Joe McBride, who has died aged 74 following a short illness, was admired as much for his cheerful nature off the pitch as for his goalscoring abilities on it.
Born little more than a long throw-in from Ibrox, he became one of Celtic’s best-loved players of the 1960s, and evoked equal affection at his other clubs – among them Kilmarnock, Motherwell and Hibernian.
Capped only twice by Scotland, he missed out on what would have been the highlight of his career, the 1967 European Cup final, because of injury. Then and for decades after, it was seen as the great misfortune of McBride’s career. But, more recently, he revealed that it was also, in a way, a stroke of good luck, because the eventual diagnosis of what was wrong with his knee revealed cancerous tissue. Otherwise, the illness may not have been caught in time.

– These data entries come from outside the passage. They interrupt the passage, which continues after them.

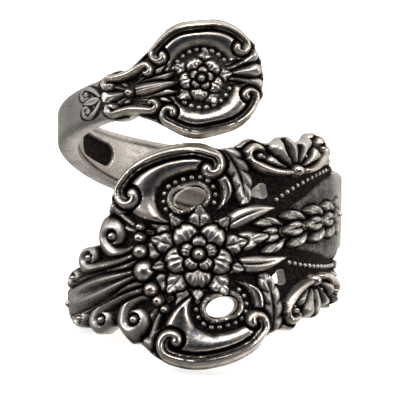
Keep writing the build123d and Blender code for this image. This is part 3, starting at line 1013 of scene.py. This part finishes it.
def window_cutters():
    """One mesh with a prism through each window and each small gap of the wide end."""
    corners, faces = [], []
    turn = np.linspace(0.0, 2 * np.pi, CUTTER_SIDES, endpoint=False)
    for side in (-1, 1):
        for middle_u, middle_v, length, width, pinch in (
            (window_u, window_v, WINDOW_LENGTH, WINDOW_WIDTH, 0.0),
            (gap_u, gap_v, GAP_LENGTH, GAP_WIDTH, GAP_PINCH),
        ):
            reach = 1.0 + pinch * np.cos(3 * turn)
            u = middle_u + length / 2 * reach * np.cos(turn)
            v = side * (middle_v + width / 2 * reach * np.sin(turn))
            near = np.arange(len(corners), len(corners) + CUTTER_SIDES)
            far = near + CUTTER_SIDES
            for radius in CUTTER_RADII:
                corners += in_frame(wound(u, v, radius)).tolist()
            sides = np.stack([near, np.roll(near, -1), np.roll(far, -1), far], axis=-1)
            faces += [near[::-1].tolist(), far.tolist(), *sides.tolist()]
    mesh = bpy.data.meshes.new("window_cutters")
    mesh.from_pydata(corners, [], faces)
    outward(mesh)
    return mesh


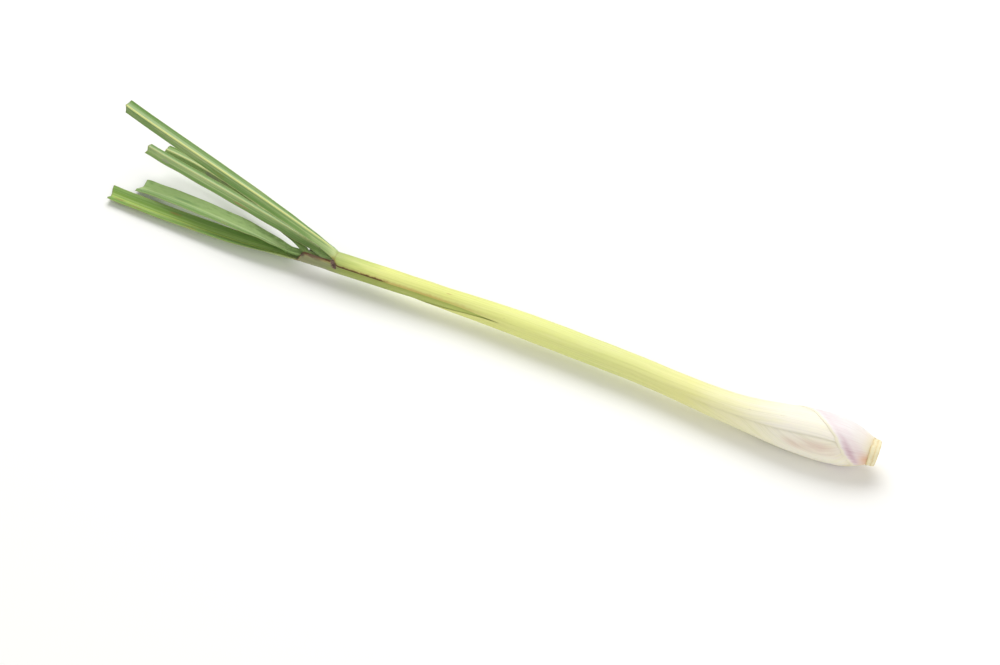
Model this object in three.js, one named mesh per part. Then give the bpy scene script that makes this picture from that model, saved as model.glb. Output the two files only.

By then, McBride was firmly established as one of the most reliable strikers of the post-war era. He had begun his senior career with Kilmarnock, and after two seasons there from 1957 was transferred to Wolves. He quickly moved on to Luton Town and, although he fared reasonably well during his single season there, he never settled in England and, in 1960, returned to Glasgow with Partick Thistle.
It was only when he joined Motherwell two years later, however, that his career really took off. With 51 goals in 88 appearances he inevitably attracted the attention of bigger clubs and, in 1965, he became Jock Stein’s first signing at Celtic.
Even for a manager who was exceptionally shrewd in the transfer market, the £22,000 Stein’s Celtic paid the Steelmen for McBride represented exceptionally good value. The highest scorer in Division One during his first season, he was well on the way to achieving that feat again when, late in 1966, he picked up an injury.
As he sat on the sidelines and watched Celtic beat Inter Milan 2-1 in the European Cup final the following May, McBride may have found some consolation in the fact that the 35 goals he scored in 26 appearances before Christmas had indeed been enough to make him top scorer. But he also derived far greater consolation from the fact that the doctor who had eventually diagnosed his knee injury, Professor Roland Barnes, had possibly saved his life.
Professor Barnes decided to scrape away some loose bone from McBride’s kneecap, and also had the foresight to analyse the matter he had removed. Had the cancer not been detected then, McBride’s career, or possibly even his life, could have ended in that annus mirabilis for Celtic – in which, under the inspired leadership of Stein,
they won every competition they entered.
“I was very lucky, because that was a really early diagnosis,” McBride revealed only a couple of years ago. “If I had played on then I could have died or had my leg amputated.”
Having never regained a regular place in Stein’s all-conquering Celtic team, McBride was sold on to Hibs the following year as a replacement for Colin Stein, who had joined Rangers.
He was a very successful replacement too, scoring 58 goals in just 91 appearances. He left Hibs in 1971, and had brief spells at both Dunfermline and Clyde before retiring the following year.
In later life he was a popular figure at Celtic supporters’ functions, and also worked as an ambassador for the club, whose chief executive, Peter Lawwell, paid tribute to him on the official website. “The passing of Joe McBride is tragic news,” Lawwell told celticfc.net.
“Joe was a very fine man, an absolute gentleman, and someone who gave tremendous service to the club over a number of years.It was a privilege to know Joe and it was fantastic that someone who gave so much to Celtic was still involved with the club in a number of ways. He will truly be sadly missed by everyone at Celtic.”
Hibernian also paid tribute on their website, and reprinted an article from a match programme of 2011 which captured the astonishing impact he made during his first handful of games at Easter Road. “A goal on his debut – a consolation effort as Stein inspired Rangers to a thumping 6-1 win – was followed by an incredible hat-trick against Lokomotiv Leipzig in a Fairs Cup tie,” the article wrote.
“But that feat was bettered in his next match, when he put four past Greenock Morton to make it eight goals in his opening three games as a Hibernian player. . .
“Blessed with a sure touch with both feet, excellent awareness and, even at 5ft 8in, a potent threat in the air, McBride was instrumental in some stirring triumphs for Hibernian. Arguably his finest hour was against his former club Celtic in September 1970, when he delivered two sweetly struck goals that were lionised for many years afterwards.”
McBride left Easter Road shortly after a change of manager. He was 33 at the time, an age thought of as close to retirement in those days, but that performance against Celtic just months earlier had shown that he was far from a spent force.
Yet, for all that he arguably still had a lot to offer Scottish football, McBride did not linger long at Dunfermline or Clyde, and put his conviviality to good use in a new career as a publican.
That same virtue was just as
effective latterly, when he worked for Celtic again, behind the scenes this time. There are many players – some of the greatest among them – who are praised only for their achievements on the pitch, not for their lives away from the game.
Joe McBride was quite different. A man who was regarded fondly for his deeds as a footballer, but if anything remembered with even more affection for his unassuming friendliness.